The tanks were bone dry, just as so many travelers traversing this stretch of the Yuma Desert, the so-called “Camino del Diablo,” must have found them. My tongue was dry and stuck to the top of my mouth, peeling away from it like thousands of tiny suction cups being freed. I could feel the desert grime baked into my face and neck. The cholla needles I was unable to extract from my shoe dug into my foot, forcing me to shift my weight to the other. I wondered what it would feel like to be one of those whose last sight was the dry tanks nature had built, but had not seen fit to fill with water. Would it have been thoughts of such small detail of the moment or would it be delusions induced by the madness of dehydration and exhaustion?
I won’t know. I had not come by foot through the blistering heat of summer in hopes of striking gold in California. I was not attempting to start a new life in a land of promise to the north. I had come as a tourist. I had come by air-conditioned four wheel drive. I had nearly ten gallons of water no more than fifty yards away. I had come easy and I would return easy. I would never know what these people felt. I treaded carefully back to my vehicle hoping I would not step on any of the unmarked graves.
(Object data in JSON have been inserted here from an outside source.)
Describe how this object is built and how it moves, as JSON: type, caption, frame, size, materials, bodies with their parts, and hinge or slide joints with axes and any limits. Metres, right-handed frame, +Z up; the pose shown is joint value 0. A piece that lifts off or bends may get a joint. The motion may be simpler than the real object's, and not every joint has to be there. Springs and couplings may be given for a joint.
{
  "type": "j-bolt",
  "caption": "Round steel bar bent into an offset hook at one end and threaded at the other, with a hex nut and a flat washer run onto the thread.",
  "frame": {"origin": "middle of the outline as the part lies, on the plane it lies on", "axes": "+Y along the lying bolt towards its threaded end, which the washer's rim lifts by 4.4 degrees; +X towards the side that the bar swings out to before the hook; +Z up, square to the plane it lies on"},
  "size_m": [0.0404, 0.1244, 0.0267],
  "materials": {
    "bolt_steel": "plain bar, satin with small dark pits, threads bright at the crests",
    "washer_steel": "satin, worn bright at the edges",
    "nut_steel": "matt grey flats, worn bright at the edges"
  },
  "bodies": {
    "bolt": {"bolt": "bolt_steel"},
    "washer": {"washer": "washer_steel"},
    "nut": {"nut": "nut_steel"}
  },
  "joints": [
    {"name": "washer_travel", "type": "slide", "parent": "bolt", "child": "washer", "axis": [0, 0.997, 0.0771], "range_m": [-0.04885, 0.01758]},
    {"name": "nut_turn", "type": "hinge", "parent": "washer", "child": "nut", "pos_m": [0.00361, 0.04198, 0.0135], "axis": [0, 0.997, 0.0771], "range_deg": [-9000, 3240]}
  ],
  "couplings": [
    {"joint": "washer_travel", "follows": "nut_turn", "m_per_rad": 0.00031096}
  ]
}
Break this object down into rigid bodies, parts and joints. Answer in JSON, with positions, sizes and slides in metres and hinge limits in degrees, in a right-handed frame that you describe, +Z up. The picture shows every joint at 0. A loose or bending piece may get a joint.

The day did not begin with thoughts of death. It started with an eternal wait at the rangemaster counter hoping to get permits to cross the Marine Corps range down to the border. While we waited for her, the person at the counter discussed her options for home air conditioning replacement with a repair person on the other end of the phone. Should she just replace the twenty year old broken part? Should she replace the whole system? What would her husband say? She would need to ask him. She just needed to call him really quickly before calling the repair person back. We waited. We waited some more. If only she could decide. I considered weighing in on the debate. I knew it would only prolong my agony. Great palms sprouted from the earth and bore shade. Infants became grandparents. Great empires rose and fell. Finally, she found her way to us. A line had formed and a treatise on work time personal phone calls had been written. Perhaps the day had started with thoughts of death after all.
Since we would be traversing a bombing range to get to our southerly objective, the border, we got to sign our lives away in the permit process. I’m quite sure that I in fact, signed my life away several times over. One such line I initialed in extreme trepidation had the ominous line, “permanent, painful, disabling, and disfiguring injury and death…” I’d say they had their bases covered by that one. Fortunately, there were fourteen more lines of this sort to cover any alternate possibilities the lawyers may have missed with the first line.
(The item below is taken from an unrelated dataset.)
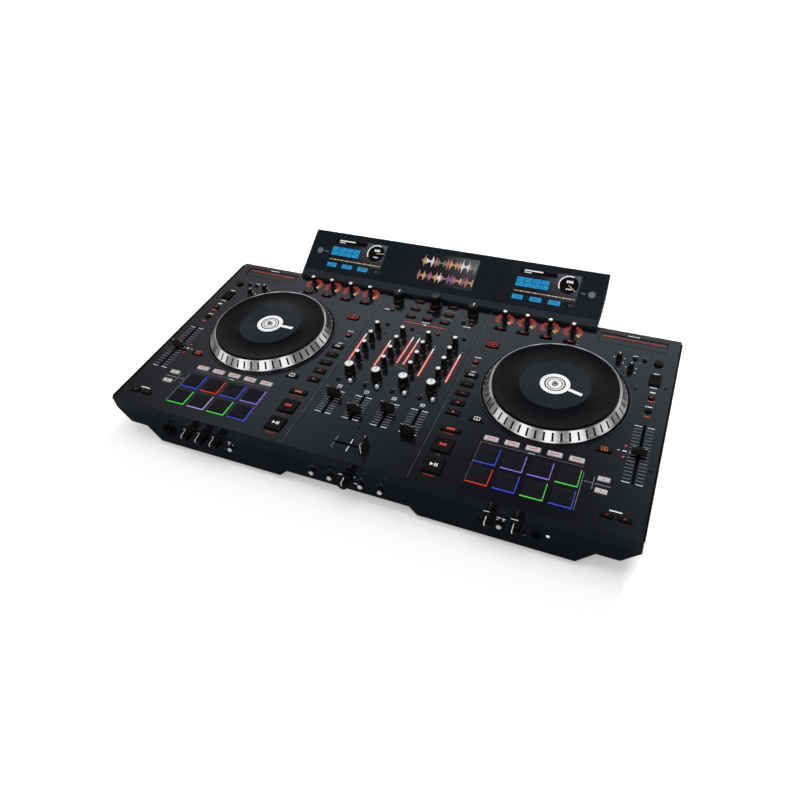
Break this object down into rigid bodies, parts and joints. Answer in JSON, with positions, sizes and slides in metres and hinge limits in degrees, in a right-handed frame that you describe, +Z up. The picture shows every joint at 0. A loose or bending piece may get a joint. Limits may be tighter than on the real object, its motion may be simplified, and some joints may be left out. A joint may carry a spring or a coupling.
{
  "type": "dj controller",
  "caption": "Tabletop controller with two motor-driven record platters, a mixer with knobs and faders between them, pads, keys, and a tilted display behind.",
  "frame": {"origin": "under the middle of the whole object, on the surface that its feet stand on", "axes": "+Z up, +X to the player's right, +Y away from the player, from the fascia towards the display"},
  "size_m": [0.7642, 0.4624, 0.1277],
  "materials": {
    "dark_shell": "fine grained moulded plastic",
    "charcoal_plate": "matte charcoal paint",
    "screen": "lit screens behind a smooth cover",
    "motor_steel": "plain turned steel",
    "board_green": "circuit board",
    "ring_silver": "satin machined",
    "record_vinyl": "glossy with fine grooves",
    "pad_rubber": "translucent, lit from below",
    "key_dark": "moulded keys, some lit",
    "control_black": "smooth black caps"
  },
  "bodies": {
    "casing": {"base_tray": "dark_shell", "left_deck_plate": "charcoal_plate", "mixer_plate": "charcoal_plate", "right_deck_plate": "charcoal_plate", "display_housing": "dark_shell", "display_panel": "charcoal_plate", "display_board": "screen", "rear_panel": "dark_shell", "front_fascia": "dark_shell", "left_platter_motor": "motor_steel", "right_platter_motor": "motor_steel", "main_board": "board_green"},
    "left_platter": {"left_platter": "ring_silver", "left_record": "record_vinyl"},
    "left_pads": {"left_pads": "pad_rubber"},
    "left_deck_keys": {"left_deck_keys": "key_dark"},
    "left_pitch_fader": {"left_pitch_fader_cap": "control_black"},
    "left_effect_knob_1": {"left_effect_knob_1": "control_black"},
    "left_effect_knob_2": {"left_effect_knob_2": "control_black"},
    "left_effect_knob_3": {"left_effect_knob_3": "control_black"},
    "left_effect_knob_4": {"left_effect_knob_4": "control_black"},
    "right_platter": {"right_platter": "ring_silver", "right_record": "record_vinyl"},
    "right_pads": {"right_pads": "pad_rubber"},
    "right_deck_keys": {"right_deck_keys": "key_dark"},
    "right_pitch_fader": {"right_pitch_fader_cap": "control_black"},
    "right_effect_knob_1": {"right_effect_knob_1": "control_black"},
    "right_effect_knob_2": {"right_effect_knob_2": "control_black"},
    "right_effect_knob_3": {"right_effect_knob_3": "control_black"},
    "right_effect_knob_4": {"right_effect_knob_4": "control_black"},
    "mixer_keys": {"mixer_keys": "key_dark"},
    "channel_1_filter_knob": {"channel_1_filter_knob": "control_black"},
    "channel_1_bass_knob": {"channel_1_bass_knob": "control_black"},
    "channel_1_middle_knob": {"channel_1_middle_knob": "control_black"},
    "channel_1_treble_knob": {"channel_1_treble_knob": "control_black"},
    "channel_1_gain_knob": {"channel_1_gain_knob": "control_black"},
    "channel_1_fader": {"channel_1_fader_cap": "control_black"},
    "channel_2_filter_knob": {"channel_2_filter_knob": "control_black"},
    "channel_2_bass_knob": {"channel_2_bass_knob": "control_black"},
    "channel_2_middle_knob": {"channel_2_middle_knob": "control_black"},
    "channel_2_treble_knob": {"channel_2_treble_knob": "control_black"},
    "channel_2_gain_knob": {"channel_2_gain_knob": "control_black"},
    "channel_2_fader": {"channel_2_fader_cap": "control_black"},
    "channel_3_filter_knob": {"channel_3_filter_knob": "control_black"},
    "channel_3_bass_knob": {"channel_3_bass_knob": "control_black"},
    "channel_3_middle_knob": {"channel_3_middle_knob": "control_black"},
    "channel_3_treble_knob": {"channel_3_treble_knob": "control_black"},
    "channel_3_gain_knob": {"channel_3_gain_knob": "control_black"},
    "channel_3_fader": {"channel_3_fader_cap": "control_black"},
    "channel_4_filter_knob": {"channel_4_filter_knob": "control_black"},
    "channel_4_bass_knob": {"channel_4_bass_knob": "control_black"},
    "channel_4_middle_knob": {"channel_4_middle_knob": "control_black"},
    "channel_4_treble_knob": {"channel_4_treble_knob": "control_black"},
    "channel_4_gain_knob": {"channel_4_gain_knob": "control_black"},
    "channel_4_fader": {"channel_4_fader_cap": "control_black"},
    "left_level_knob": {"left_level_knob": "control_black"},
    "browse_knob": {"browse_knob": "control_black"},
    "right_level_knob": {"right_level_knob": "control_black"},
    "crossfader": {"crossfader_cap": "control_black"},
    "contour_knob": {"contour_knob": "control_black"}
  },
  "joints": [
    {"name": "left_platter_spin", "type": "hinge", "parent": "casing", "child": "left_platter", "pos_m": [-0.2283, -0.004, 0.076], "axis": [0, 0, 1], "continuous": true},
    {"name": "left_pads_press", "type": "slide", "parent": "casing", "child": "left_pads", "axis": [0, 0, 1], "range_m": [-0.001, 0], "stiffness_N_per_m": 4000},
    {"name": "left_deck_keys_press", "type": "slide", "parent": "casing", "child": "left_deck_keys", "axis": [0, 0, 1], "range_m": [-0.001, 0], "stiffness_N_per_m": 4000},
    {"name": "left_pitch_slide", "type": "slide", "parent": "casing", "child": "left_pitch_fader", "axis": [0, 1, 0], "range_m": [-0.04945, 0.04945]},
    {"name": "left_effect_knob_1_turn", "type": "hinge", "parent": "casing", "child": "left_effect_knob_1", "pos_m": [-0.11665, 0.1363, 0.076], "axis": [0, 0, 1], "range_deg": [-150, 150]},
    {"name": "left_effect_knob_2_turn", "type": "hinge", "parent": "casing", "child": "left_effect_knob_2", "pos_m": [-0.15245, 0.1363, 0.076], "axis": [0, 0, 1], "range_deg": [-150, 150]},
    {"name": "left_effect_knob_3_turn", "type": "hinge", "parent": "casing", "child": "left_effect_knob_3", "pos_m": [-0.18825, 0.1363, 0.076], "axis": [0, 0, 1], "range_deg": [-150, 150]},
    {"name": "left_effect_knob_4_turn", "type": "hinge", "parent": "casing", "child": "left_effect_knob_4", "pos_m": [-0.22405, 0.1363, 0.076], "axis": [0, 0, 1], "range_deg": [-150, 150]},
    {"name": "right_platter_spin", "type": "hinge", "parent": "casing", "child": "right_platter", "pos_m": [0.2283, -0.004, 0.076], "axis": [0, 0, 1], "continuous": true},
    {"name": "right_pads_press", "type": "slide", "parent": "casing", "child": "right_pads", "axis": [0, 0, 1], "range_m": [-0.001, 0], "stiffness_N_per_m": 4000},
    {"name": "right_deck_keys_press", "type": "slide", "parent": "casing", "child": "right_deck_keys", "axis": [0, 0, 1], "range_m": [-0.001, 0], "stiffness_N_per_m": 4000},
    {"name": "right_pitch_slide", "type": "slide", "parent": "casing", "child": "right_pitch_fader", "axis": [0, 1, 0], "range_m": [-0.04945, 0.04945]},
    {"name": "right_effect_knob_1_turn", "type": "hinge", "parent": "casing", "child": "right_effect_knob_1", "pos_m": [0.11665, 0.1363, 0.076], "axis": [0, 0, 1], "range_deg": [-150, 150]},
    {"name": "right_effect_knob_2_turn", "type": "hinge", "parent": "casing", "child": "right_effect_knob_2", "pos_m": [0.15245, 0.1363, 0.076], "axis": [0, 0, 1], "range_deg": [-150, 150]},
    {"name": "right_effect_knob_3_turn", "type": "hinge", "parent": "casing", "child": "right_effect_knob_3", "pos_m": [0.18825, 0.1363, 0.076], "axis": [0, 0, 1], "range_deg": [-150, 150]},
    {"name": "right_effect_knob_4_turn", "type": "hinge", "parent": "casing", "child": "right_effect_knob_4", "pos_m": [0.22405, 0.1363, 0.076], "axis": [0, 0, 1], "range_deg": [-150, 150]},
    {"name": "mixer_keys_press", "type": "slide", "parent": "casing", "child": "mixer_keys", "axis": [0, 0, 1], "range_m": [-0.001, 0], "stiffness_N_per_m": 4000},
    {"name": "channel_1_filter_knob_turn", "type": "hinge", "parent": "casing", "child": "channel_1_filter_knob", "pos_m": [-0.06435, -0.0534, 0.076], "axis": [0, 0, 1], "range_deg": [-150, 150]},
    {"name": "channel_1_bass_knob_turn", "type": "hinge", "parent": "casing", "child": "channel_1_bass_knob", "pos_m": [-0.06435, -0.0244, 0.076], "axis": [0, 0, 1], "range_deg": [-150, 150]},
    {"name": "channel_1_middle_knob_turn", "type": "hinge", "parent": "casing", "child": "channel_1_middle_knob", "pos_m": [-0.06435, 0.0002, 0.076], "axis": [0, 0, 1], "range_deg": [-150, 150]},
    {"name": "channel_1_treble_knob_turn", "type": "hinge", "parent": "casing", "child": "channel_1_treble_knob", "pos_m": [-0.06435, 0.0248, 0.076], "axis": [0, 0, 1], "range_deg": [-150, 150]},
    {"name": "channel_1_gain_knob_turn", "type": "hinge", "parent": "casing", "child": "channel_1_gain_knob", "pos_m": [-0.06435, 0.0494, 0.076], "axis": [0, 0, 1], "range_deg": [-150, 150]},
    {"name": "channel_1_fader_slide", "type": "slide", "parent": "casing", "child": "channel_1_fader", "axis": [0, 1, 0], "range_m": [-0.03634, 0.01086]},
    {"name": "channel_2_filter_knob_turn", "type": "hinge", "parent": "casing", "child": "channel_2_filter_knob", "pos_m": [-0.02145, -0.0534, 0.076], "axis": [0, 0, 1], "range_deg": [-150, 150]},
    {"name": "channel_2_bass_knob_turn", "type": "hinge", "parent": "casing", "child": "channel_2_bass_knob", "pos_m": [-0.02145, -0.0244, 0.076], "axis": [0, 0, 1], "range_deg": [-150, 150]},
    {"name": "channel_2_middle_knob_turn", "type": "hinge", "parent": "casing", "child": "channel_2_middle_knob", "pos_m": [-0.02145, 0.0002, 0.076], "axis": [0, 0, 1], "range_deg": [-150, 150]},
    {"name": "channel_2_treble_knob_turn", "type": "hinge", "parent": "casing", "child": "channel_2_treble_knob", "pos_m": [-0.02145, 0.0248, 0.076], "axis": [0, 0, 1], "range_deg": [-150, 150]},
    {"name": "channel_2_gain_knob_turn", "type": "hinge", "parent": "casing", "child": "channel_2_gain_knob", "pos_m": [-0.02145, 0.0494, 0.076], "axis": [0, 0, 1], "range_deg": [-150, 150]},
    {"name": "channel_2_fader_slide", "type": "slide", "parent": "casing", "child": "channel_2_fader", "axis": [0, 1, 0], "range_m": [-0.01416, 0.03304]},
    {"name": "channel_3_filter_knob_turn", "type": "hinge", "parent": "casing", "child": "channel_3_filter_knob", "pos_m": [0.02145, -0.0534, 0.076], "axis": [0, 0, 1], "range_deg": [-150, 150]},
    {"name": "channel_3_bass_knob_turn", "type": "hinge", "parent": "casing", "child": "channel_3_bass_knob", "pos_m": [0.02145, -0.0244, 0.076], "axis": [0, 0, 1], "range_deg": [-150, 150]},
    {"name": "channel_3_middle_knob_turn", "type": "hinge", "parent": "casing", "child": "channel_3_middle_knob", "pos_m": [0.02145, 0.0002, 0.076], "axis": [0, 0, 1], "range_deg": [-150, 150]},
    {"name": "channel_3_treble_knob_turn", "type": "hinge", "parent": "casing", "child": "channel_3_treble_knob", "pos_m": [0.02145, 0.0248, 0.076], "axis": [0, 0, 1], "range_deg": [-150, 150]},
    {"name": "channel_3_gain_knob_turn", "type": "hinge", "parent": "casing", "child": "channel_3_gain_knob", "pos_m": [0.02145, 0.0494, 0.076], "axis": [0, 0, 1], "range_deg": [-150, 150]},
    {"name": "channel_3_fader_slide", "type": "slide", "parent": "casing", "child": "channel_3_fader", "axis": [0, 1, 0], "range_m": [-0.0321, 0.0151]},
    {"name": "channel_4_filter_knob_turn", "type": "hinge", "parent": "casing", "child": "channel_4_filter_knob", "pos_m": [0.06435, -0.0534, 0.076], "axis": [0, 0, 1], "range_deg": [-150, 150]},
    {"name": "channel_4_bass_knob_turn", "type": "hinge", "parent": "casing", "child": "channel_4_bass_knob", "pos_m": [0.06435, -0.0244, 0.076], "axis": [0, 0, 1], "range_deg": [-150, 150]},
    {"name": "channel_4_middle_knob_turn", "type": "hinge", "parent": "casing", "child": "channel_4_middle_knob", "pos_m": [0.06435, 0.0002, 0.076], "axis": [0, 0, 1], "range_deg": [-150, 150]},
    {"name": "channel_4_treble_knob_turn", "type": "hinge", "parent": "casing", "child": "channel_4_treble_knob", "pos_m": [0.06435, 0.0248, 0.076], "axis": [0, 0, 1], "range_deg": [-150, 150]},
    {"name": "channel_4_gain_knob_turn", "type": "hinge", "parent": "casing", "child": "channel_4_gain_knob", "pos_m": [0.06435, 0.0494, 0.076], "axis": [0, 0, 1], "range_deg": [-150, 150]},
    {"name": "channel_4_fader_slide", "type": "slide", "parent": "casing", "child": "channel_4_fader", "axis": [0, 1, 0], "range_m": [0, 0.0472]},
    {"name": "left_level_knob_turn", "type": "hinge", "parent": "casing", "child": "left_level_knob", "pos_m": [-0.0645, 0.1352, 0.076], "axis": [0, 0, 1], "range_deg": [-150, 150]},
    {"name": "browse_knob_turn", "type": "hinge", "parent": "casing", "child": "browse_knob", "pos_m": [0, 0.1387, 0.076], "axis": [0, 0, 1], "continuous": true},
    {"name": "right_level_knob_turn", "type": "hinge", "parent": "casing", "child": "right_level_knob", "pos_m": [0.0645, 0.1352, 0.076], "axis": [0, 0, 1], "range_deg": [-150, 150]},
    {"name": "crossfader_slide", "type": "slide", "parent": "casing", "child": "crossfader", "axis": [1, 0, 0], "range_m": [-0.0402, 0]},
    {"name": "contour_knob_turn", "type": "hinge", "parent": "casing", "child": "contour_knob", "pos_m": [0.0038, -0.21587, 0.0415], "axis": [0, -1, 0], "range_deg": [-150, 150]}
  ]
}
With permits in hand, my intrepid navigator and I headed to the entrance of the range, resolving not to become a crater in the landscape. We sped off south hoping to make up time lost at the rangemaster counter spent listening to the inanities of air conditioning coolant considerations. Within minutes we found ourselves precisely in one of those places where visitors become ordinance chum. “What was that sign back there again?” As fast as we got there, we left much, much faster, resolving to pay a little more attention to the signs.
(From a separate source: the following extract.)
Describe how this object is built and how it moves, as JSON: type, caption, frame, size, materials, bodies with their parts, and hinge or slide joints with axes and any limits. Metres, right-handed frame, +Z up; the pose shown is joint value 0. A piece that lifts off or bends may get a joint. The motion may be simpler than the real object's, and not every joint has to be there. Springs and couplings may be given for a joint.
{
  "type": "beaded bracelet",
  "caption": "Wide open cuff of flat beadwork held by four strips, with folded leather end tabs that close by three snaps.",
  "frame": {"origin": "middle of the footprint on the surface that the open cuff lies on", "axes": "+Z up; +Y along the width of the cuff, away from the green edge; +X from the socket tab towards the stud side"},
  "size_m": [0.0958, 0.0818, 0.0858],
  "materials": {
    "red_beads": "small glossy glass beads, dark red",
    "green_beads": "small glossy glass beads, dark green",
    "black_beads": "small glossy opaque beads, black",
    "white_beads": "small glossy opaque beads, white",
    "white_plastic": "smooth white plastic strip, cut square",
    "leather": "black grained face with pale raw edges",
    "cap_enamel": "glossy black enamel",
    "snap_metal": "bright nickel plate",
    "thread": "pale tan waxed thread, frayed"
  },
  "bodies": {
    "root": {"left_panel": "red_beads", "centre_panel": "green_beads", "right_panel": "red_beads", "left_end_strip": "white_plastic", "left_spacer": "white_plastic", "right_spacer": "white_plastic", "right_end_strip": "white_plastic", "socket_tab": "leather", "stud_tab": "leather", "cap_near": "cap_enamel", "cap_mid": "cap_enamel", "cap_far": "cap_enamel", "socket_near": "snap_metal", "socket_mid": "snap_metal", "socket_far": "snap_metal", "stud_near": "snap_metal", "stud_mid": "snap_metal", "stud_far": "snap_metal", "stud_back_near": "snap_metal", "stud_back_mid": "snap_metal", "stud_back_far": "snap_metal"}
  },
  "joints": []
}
Failing to get blown up, we headed south, where we met the bête noir of our excursion, the cholla catus. The bombs and eternal phone calls seemed like joys in contrast to the evil that faced us. The little devils were everywhere, assaulting us constantly. They would lie in the road, looking like rocks in the bright sunlight. Just as you convince yourself there are nothing but rocks in the road, their little needles and just a hint of green would come into focus. Sometimes we could swerve out of the way and other times there was simply no hope. We would be picking those infernal needles out of our tires with a set of pliers. Perhaps this is the true origin of the moniker “needle nosed” pliers. What I wanted to know was who named these “teddy bear cholla” Teddy bear, seriously? Cholla del diablo is more like it.
After four or five of these needle extraction breaks, we finally arrived at the border. It’s difficult to describe what it was like there. From one perspective, it is nothing more than a tall, rusty fence marking an arbitrary line in the middle of the desert. There is something almost silly about it sitting in the middle of what could only be described as wasteland. In that moment, it was hard to imagine any other soul ever seeing it, as though a monument had been built for nothing in particular. There were no signs of life for as far as the eye could see.
Simultaneously, there were thoughts that this fence was so much more. You could almost feel that here were two countries pushing against each other. One could almost imagine the fence heaving back and forth as a struggle ensued. I wondered if the Great Wall or Hadrian’s masterpiece had elicited these same sensations to their contemporary visitors. I let those contemplations fade and listened to the sound of my footsteps as I walked freely north, back to the vehicle. From here our trip would truly begin, from one great man made barrier to an even greater barrier carved by nature some six hundred miles from us. Let it begin.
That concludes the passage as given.